Amoeboids are cells that move or feed by means of temporary projections, called pseudopods (false feet). They have appeared in a number of different groups. Some cells in multicellular animals may be amoeboid, for instance our white blood cells, which consume pathogens. Many protists exist as individual amoeboid cells, or take such a form at some point in their life-cycle. The most famous such organism is Amoeba proteus; the name amoebae is variously used to describe its close relatives, other organisms similar to it, or the amoeboids in general.
Amoeboids may be divided into several morphological categories based on the form and structure of the pseudopods. Those where the pseudopods are supported by regular arrays of microtubules are called actinopods, and forms where they are not are called rhizopods, further divided into lobse, filose, and reticulose amoebae. There is also a strange group of giant marine amoeboids, the xenophyophores, that do not fall into any of these categories.
- Lobose pseudopods are blunt, and there may be one or several on a cell, which is usually divided into a layer of clear ectoplasm surrounding more granular endoplasm. Most, including Amoeba itself, move by the body mass flowing into an anterior pseudopod. The vast majority form a monophyletic group called the Amoebozoa, which also includes most slime moulds. A second group, the Percolozoa, includes protists that can transform between amoeboid and flagellate forms.
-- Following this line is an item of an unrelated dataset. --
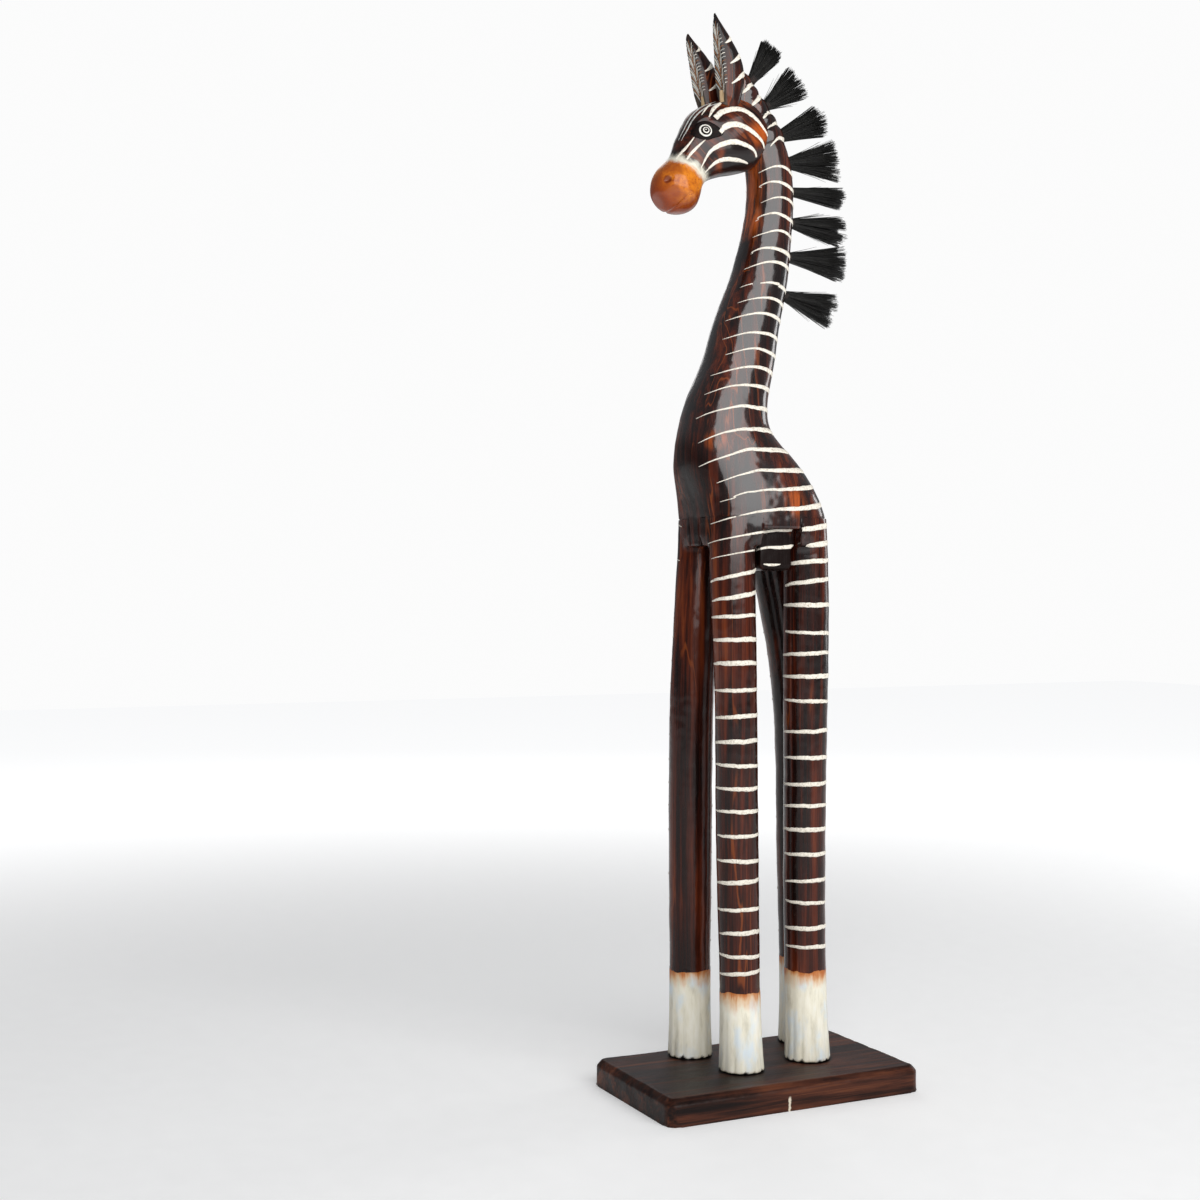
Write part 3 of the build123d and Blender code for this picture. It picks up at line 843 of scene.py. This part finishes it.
for name, (heights, climbs, (start_angle, end_angle)) in LEG_STRIPES.items():
    strokes = bmesh.new()
    surface = surface_of(leg_meshes[name])
    outer = 1 if "right" in name else -1
    points = points_of(leg_meshes[name])
    for number, level in enumerate(heights):
        centre = middle_at(points, min(level, 480) * MM, 2 * MM)
        first = start_angle + chance.uniform(-10, 10)
        last = end_angle + chance.uniform(-10, 10)
        tilt = chance.uniform(-1.3, 1.3) + climbs[min(number, 3)]
        bow = chance.uniform(-0.8, 1.0)
        rays = []
        for step in range(61):
            t = step / 60
            angle = math.radians(first + (last - first) * t)
            outward = Vector((math.sin(angle), outer * math.cos(angle), 0))
            height = (level + tilt * (t - 0.5) * 2 + bow * (1 - (2 * t - 1) ** 2)) * MM
            height += 0.7 * MM * wobble(step * 0.11, number + 3)
            rays.append((Vector((centre[0], centre[1], height)) + outward * 60 * MM, -outward))
        path = traced(surface, rays)
        widths = taper(len(path), chance.uniform(3.5, 4.6) * MM, chance.uniform(0.3, 0.6), 0.6,
                       chance.uniform(0.4, 0.7))
        add_stroke(strokes, surface, path, widths, seed=number * 2.3 + outer)
    paint_piece("stripes_" + name, strokes, stripe_paint)

# ---- head strokes
# points along and up the head and width, in mm, then how wide each end is and where it is fullest
HEAD_STROKES = (
    (((21, 32), (10, 32.5), (-4, 27.5), (-12, 19), (-17, 6), (-18.5, -6), (-18.5, -13)), 5.6, 0.9, 0.3, 0.18),
    (((26, 19), (18, 20.5), (7, 16.5), (-1, 8), (-6.5, -3), (-9.5, -12), (-9, -18)), 5.4, 0.8, 0.35, 0.2),
    (((60, 3), (45, 10), (32, 9.5), (18, 4), (7, -7), (3, -14), (2.5, -20)), 4.6, 0.15, 0.4, 0.55),
    (((58, -3), (44, -1), (34, -4), (22, -12), (13, -20)), 4.2, 0.2, 0.4, 0.55),
    (((25, 36), (14, 39.5), (3, 39.5), (-5, 38)), 4.0, 0.25, 0.3, 0.5),
    (((28, 41), (17, 43.5), (6, 44)), 2.0, 0.3, 0.2, 0.5),
    (((73, 22.5), (62, 25), (48, 29)), 2.6, 0.5, 0.25, 0.4),
    (((67, 17), (55, 20), (42, 21.5)), 2.6, 0.5, 0.25, 0.4),
)
face_strokes = bmesh.new()
for side in SIDES:
    for number, (line, width, start, end, fullest) in enumerate(HEAD_STROKES):
        spots = smooth_line([Vector(point) for point in line], 1.1)
        path = [hit for hit in (head_spot(*spot, side) for spot in spots) if hit]
        widths = taper(len(path), width * MM, start, end, fullest)
        add_stroke(face_strokes, head_surface, path, widths, seed=number * 3.1 + side)
paint_piece("strokes_face", face_strokes, stripe_paint)

forehead = bmesh.new()
for number, offset in enumerate((-14, -7, 7, 14)):
    line = [CHEEK + HEAD_ALONG * a * MM + HEAD_UP * 60 * MM + Vector((0, offset * (1 - a / 140) * MM, 0))
            for a in (56, 40, 26, 12, 2)]
    path = traced(head_surface, [(spot, -HEAD_UP) for spot in smooth_line(line, 1.2 * MM)])
    add_stroke(forehead, head_surface, path, taper(len(path), 2.1 * MM, 0.2, 0.3), seed=80 + number)
paint_piece("strokes_forehead", forehead, grey_paint)

# ---- eyes
ALMOND = ((48, 32), (43, 36), (36, 37.5), (30, 35), (26.5, 30), (24, 23), (23.5, 17), (27.5, 16),
          (34, 18), (40, 20), (45.5, 25))


def circle(middle, radius, count=24):
    return [(middle[0] + radius * math.cos(2 * math.pi * i / count),
             middle[1] + radius * math.sin(2 * math.pi * i / count)) for i in range(count)]


def closed_curve(corners, count=6):
    rounded = []
    size = len(corners)
    for i in range(size):
        rounded += catmull_rom(*(Vector(corners[(i + k - 1) % size]) for k in range(4)), count)
    return rounded


black = bmesh.new()
white = bmesh.new()
# colour, outline, height of the foot and doming, mm, from the outside in
EYE_PATCHES = ((black, closed_curve(ALMOND), 0.03, 0.17),
               (white, circle(EYE, 5.8), 0.22, 0.40),
               (black, circle(EYE, 4.3), 0.64, 0.25),
               (white, circle(EYE, 2.7), 0.91, 0.20),
               (black, circle(EYE, 1.8), 1.13, 0.20),
               # the last, small white dot in the pupil is a painted highlight
               (white, circle((36.2, 28.4), 0.55, 14), 1.34, 0.15))
for side in SIDES:
    def on_head(spot, side=side):
        return head_spot(spot[0], spot[1], side)

    for colour, outline, stand, lift in EYE_PATCHES:
        add_patch(colour, outline, on_head, stand * MM, lift * MM)
paint_piece("eye_surrounds", black, black_paint)
paint_piece("eye_rings", white, eye_white)

# ---- ears
pale = bmesh.new()
grey = bmesh.new()
orange = bmesh.new()
BARB_ROWS = 17
for mesh in ear_meshes.values():
    surface = surface_of(mesh)
    points = points_of(mesh)

    def face_edges(height):
        ring = points[np.abs(points[:, 2] - height) < 1.5 * MM]
        return ring[:, 1].min(), ring[:, 1].max()

    def from_front(spots):
        return traced(surface, [(Vector((-0.2, y, z)), Vector((1, 0, 0))) for y, z in spots])

    # the vein up the middle
    low = points[:, 2].min() + 12 * MM
    high = points[:, 2].max() - 7 * MM
    levels = [low + (high - low) * step / 49 for step in range(50)]
    path = from_front([(sum(face_edges(z)) / 2, z) for z in levels])
    add_stroke(orange, surface, path, taper(len(path), 1.6 * MM, 0.3, 0.3), seed=4)
    # barbs that rise from the vein to the rim
    for row in range(BARB_ROWS):
        z = low + (high - 13 * MM - low) * row / (BARB_ROWS - 1)
        middle = sum(face_edges(z)) / 2
        for flank, climb in ((0, 9 * MM), (1, 13 * MM)):
            reach = 0.86 * (face_edges(z + climb)[flank] - middle)
            spots = []
            for step in range(9):
                t = step / 8
                spots.append((middle + reach * (0.12 + 0.88 * t), z + (1 - (1 - t) ** 1.4) * climb))
            path = from_front(spots)
            target = (pale, grey, orange, grey)[(row + flank) % 4]
            add_stroke(target, surface, path, taper(len(path), 1.15 * MM, 0.6, 0.35), seed=row)
    # strokes round the back
    for number, (height, rise) in enumerate(((972, 6), (954, 8), (936, 9))):
        path = round_back(surface, points, height, rise, 118, 41)
        add_stroke(pale, surface, path, taper(len(path), 5.6 * MM, 0.2, 0.2), seed=number)
paint_piece("ear_strokes_pale", pale, stripe_paint)
paint_piece("ear_strokes_grey", grey, grey_paint)
paint_piece("ear_strokes_orange", orange, orange_paint)

# ---- tail marks
tail_marks = bmesh.new()
tail_surface = surface_of(tail_mesh)
for number, height in enumerate((528, 513, 498, 483, 468, 453)):
    path = round_back(tail_surface, points_of(tail_mesh), height, 0, 80, 31)
    add_stroke(tail_marks, tail_surface, path, taper(len(path), 3.4 * MM, 0.3, 0.3), seed=number)
paint_piece("stripes_tail", tail_marks, stripe_paint)

# ---- mane
# root x and z, degrees above level, length, half spread of the fan; lengths in mm
TUFTS = ((5, 944, 54, 44, 12.5), (20, 922, 37.5, 49, 15.5), (30, 893, 24.5, 61, 14.5),
         (41, 871, 9, 62, 19.5), (46.5, 845, -1, 62.5, 9.5), (46.5, 815, -3, 63, 13.5),
         (43, 782, -2, 67, 16), (39.5, 745.5, -12.5, 59, 15.5))
BRISTLES = 640
ROOT_RADIUS = 4.6 * MM
TUFT_HALF_THICKNESS = 7.4 * MM
BINDING_RADIUS = 3.9 * MM
CORD_RADIUS = 0.65 * MM
SIDEWAYS = Vector((0, 1, 0))
bristle = bristle_material()
cord = plain_material("binding_cord", (1500, 1500, 300), 3.0, (0.006, 0.004, 0.004), (0.03, 0.016, 0.012),
                      0.7, 0.4 * MM)


def add_bristle(vertices, faces, root, bend, end, width):
    """One hair: three sides, five rings, drawn to a fine end along a bent line."""
    base = len(vertices)
    rings = 5
    for ring in range(rings):
        t = ring / (rings - 1)
        centre = root.lerp(bend, t).lerp(bend.lerp(end, t), t)
        forward = (bend.lerp(end, t) - root.lerp(bend, t)).normalized()
        u = forward.cross(SIDEWAYS).normalized()
        v = forward.cross(u)
        radius = width * (1 - 0.6 * t * t) / 2
        for corner in range(3):
            angle = corner * 2 * math.pi / 3
            vertices.append(centre + (u * math.cos(angle) + v * math.sin(angle)) * radius)
    for ring in range(rings - 1):
        for corner in range(3):
            a = base + ring * 3 + corner
            b = base + ring * 3 + (corner + 1) % 3
            faces.append((a, b, b + 3, a + 3))
    faces.append((base + 2, base + 1, base))
    top = base + (rings - 1) * 3
    faces.append((top, top + 1, top + 2))


for number, (x, z, rise, length, spread) in enumerate(TUFTS, start=1):
    forward = Vector((math.cos(math.radians(rise)), 0, math.sin(math.radians(rise))))
    upward = Vector((-forward.z, 0, forward.x))
    root = Vector((x * MM, MID_Y, z * MM))
    vertices = []
    faces = []
    clumps = [(chance.uniform(-1, 1), chance.uniform(-1, 1), chance.uniform(0.95, 1.03)) for _ in range(16)]
    for _ in range(BRISTLES):
        radius = ROOT_RADIUS * math.sqrt(chance.random())
        angle = chance.uniform(0, 2 * math.pi)
        u = radius * math.cos(angle)
        v = radius * math.sin(angle)
        own = (u / ROOT_RADIUS * 1.05, v / ROOT_RADIUS * 1.05)
        clump = min(clumps, key=lambda c: (c[0] - own[0]) ** 2 + (c[1] - own[1]) ** 2)
        pull = chance.uniform(0.25, 0.75)
        fan, thick = (max(-1.0, min(1.0, own[k] + (clump[k] - own[k]) * pull + chance.gauss(0, 0.10)))
                      for k in (0, 1))
        reach = length * MM * clump[2] * (1 - 0.04 * fan * fan) * chance.uniform(0.95, 1.0)
        if chance.random() < 0.08:
            reach *= chance.uniform(0.6, 0.95)
        start = root - forward * 3 * MM + upward * u * 0.75 + SIDEWAYS * v * 0.75
        end = root + forward * reach + upward * fan * spread * 1.08 * MM
        end += SIDEWAYS * thick * TUFT_HALF_THICKNESS
        bend = root + forward * reach * 0.42 + upward * (fan * spread * 0.36 * MM + u * 0.6)
        bend += SIDEWAYS * (thick * 2.6 * MM + v * 0.6)
        add_bristle(vertices, faces, start, bend, end, chance.uniform(0.5, 0.85) * MM)
    mesh = bpy.data.meshes.new(f"bristles_{number}")
    mesh.from_pydata(vertices, [], faces)
    piece(f"bristles_{number}", mesh, bristle, [f"mane_tuft_{number}"])
    # the tarred cord wound five times where the bundle leaves the wood
    wrap = bmesh.new()
    previous = None
    for step in range(101):
        turn = 2 * math.pi * step / 20
        outward = upward * math.cos(turn) + SIDEWAYS * math.sin(turn)
        centre = root + forward * (-1 + 6 * step / 100) * MM + outward * BINDING_RADIUS
        ring = []
        for corner in range(6):
            angle = corner * math.pi / 3
            rim = outward * math.cos(angle) + forward * math.sin(angle)
            ring.append(wrap.verts.new(centre + rim * CORD_RADIUS))
        if previous:
            add_band(wrap, previous, ring)
        else:
            wrap.faces.new(ring[::-1])
        previous = ring
    wrap.faces.new(previous)
    paint_piece(f"binding_{number}", wrap, cord)

# ---- CAD nodes that stay showing
bare = plain_material("bare_dowel", (500, 500, 30), 4.0, (0.42, 0.27, 0.13), (0.66, 0.48, 0.28), 0.6,
                      0.3 * MM)
zinc = plain_material("zinc_screw", (700, 700, 90), 3.0, (0.42, 0.41, 0.38), (0.62, 0.60, 0.56), 0.38,
                      0.1 * MM, metallic=1.0)
for name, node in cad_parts.items():
    if not node.hide_render:
        node.data.materials.clear()
        node.data.materials.append(zinc if "screw" in name else bare)

# ---- floor, light, view
FLOOR_FADE = 2.6
floor_mesh = bpy.data.meshes.new("floor")
floor_mesh.from_pydata([(-6, -6, 0), (6, -6, 0), (6, 6, 0), (-6, 6, 0)], [], [(0, 1, 2, 3)])
floor = placed("floor", floor_mesh)
graph = Graph("pale_floor")
speckle = graph.noise((40, 40, 40), 2.0)
pale_floor = graph.ramp(speckle, (0.3, (0.86, 0.86, 0.855)), (0.7, (0.89, 0.89, 0.885)))
floor_mesh.materials.append(graph.finish(pale_floor, 0.85, specular=0.1))
# painted light: the floor glows, more strongly away from the statue, until it meets the white of the
# background
away = graph.near((0, 0, 0), FLOOR_FADE)
graph.put(graph.shader.inputs["Emission Strength"], graph.ramp(away, (0.0, (0.745,) * 3), (1.0, (0.22,) * 3)))
graph.shader.inputs["Emission Color"].default_value = (1, 1, 1, 1)


def panel(name, place, aim, width, height, power):
    data = bpy.data.lights.new(name, "AREA")
    data.shape = "RECTANGLE"
    data.size = width
    data.size_y = height
    data.energy = power
    lamp = placed(name, data)
    lamp.location = place
    lamp.rotation_euler = (Vector(aim) - Vector(place)).to_track_quat("-Z", "Y").to_euler()


panel("window", (-0.15, -2.12, 1.5), (0, 0, 0.9), 3.1, 1.9, 64)
panel("rim_right", (1.9, 0.25, 0.75), (0, 0, 0.6), 0.5, 0.9, 5)
panel("back_soft", (1.0, 2.3, 2.0), (0, 0, 0.6), 1.8, 1.4, 12)

world = bpy.data.worlds.new("studio")
world.use_nodes = True
tree = world.node_tree
rays = tree.nodes.new("ShaderNodeLightPath")
blend = tree.nodes.new("ShaderNodeMix")
blend.data_type = "RGBA"
tree.links.new(rays.outputs["Is Camera Ray"], blend.inputs["Factor"])
blend.inputs[6].default_value = (0.21, 0.215, 0.225, 1)
blend.inputs[7].default_value = (0.97, 0.97, 0.97, 1)
tree.links.new(blend.outputs[2], tree.nodes["Background"].inputs["Color"])
bpy.context.scene.world = world
bpy.context.scene.view_settings.view_transform = "Standard"

camera_data = bpy.data.cameras.new("view")
camera_data.sensor_width = 36
camera_data.lens = 50.96
camera_data.dof.use_dof = False
camera = placed("view", camera_data)
camera.location = (-0.8143, -1.3686, 0.455)
camera.rotation_euler = (math.radians(90), 0, math.radians(-25.52))
bpy.context.scene.camera = camera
- Filose pseudopods are narrow and tapering. The vast majority of filose amoebae, including all those that produce shells, are placed within the Cercozoa together with various flagellates that tend to have amoeboid forms. The naked filose amoebae comprise two other groups, the vampyrellids and nucleariids. The latter appear to be close relatives of animals and fungi.
- Reticulose pseudopods are cytoplasmic strands that branch and merge to form a net. They are found most notably among the Foraminifera, a large group of marine protists that generally produce multi-chambered shells. There are only a few sorts of naked reticulose amoeboids, and their relationships are not certain, though it appears most belong among the Cercozoa.
- Actinopods are divided into the radiolaria and heliozoa. The radiolaria are mostly marine protists with complex internal skeletons, including central capsules that divide the cells into granular endoplasm and frothy ectoplasm that keeps them buoyant. The heliozoa include both freshwater and marine forms that use their axopods to capture small prey, and only have simple scales or spines for skeletal elements. Both groups appear to be polyphyletic.
Traditionally the amoeboid protozoa are grouped together as the Sarcodina, variously ranked from class to phylum, with each of the above categories as a formal subtaxon. However, since they are all based on form rather than phylogeny, newer systems generally separate some out or abandon them entirely. Most amoeboids are now included in two major supergroups - the Amoebozoa, including most lobose amoebae and slime moulds, and the Rhizaria, including the Cercozoa, Foraminifera, radiolarian classes and certain heliozoa. However, amoeboids have appeared separately in many other groups, including various different lines of algae not listed above.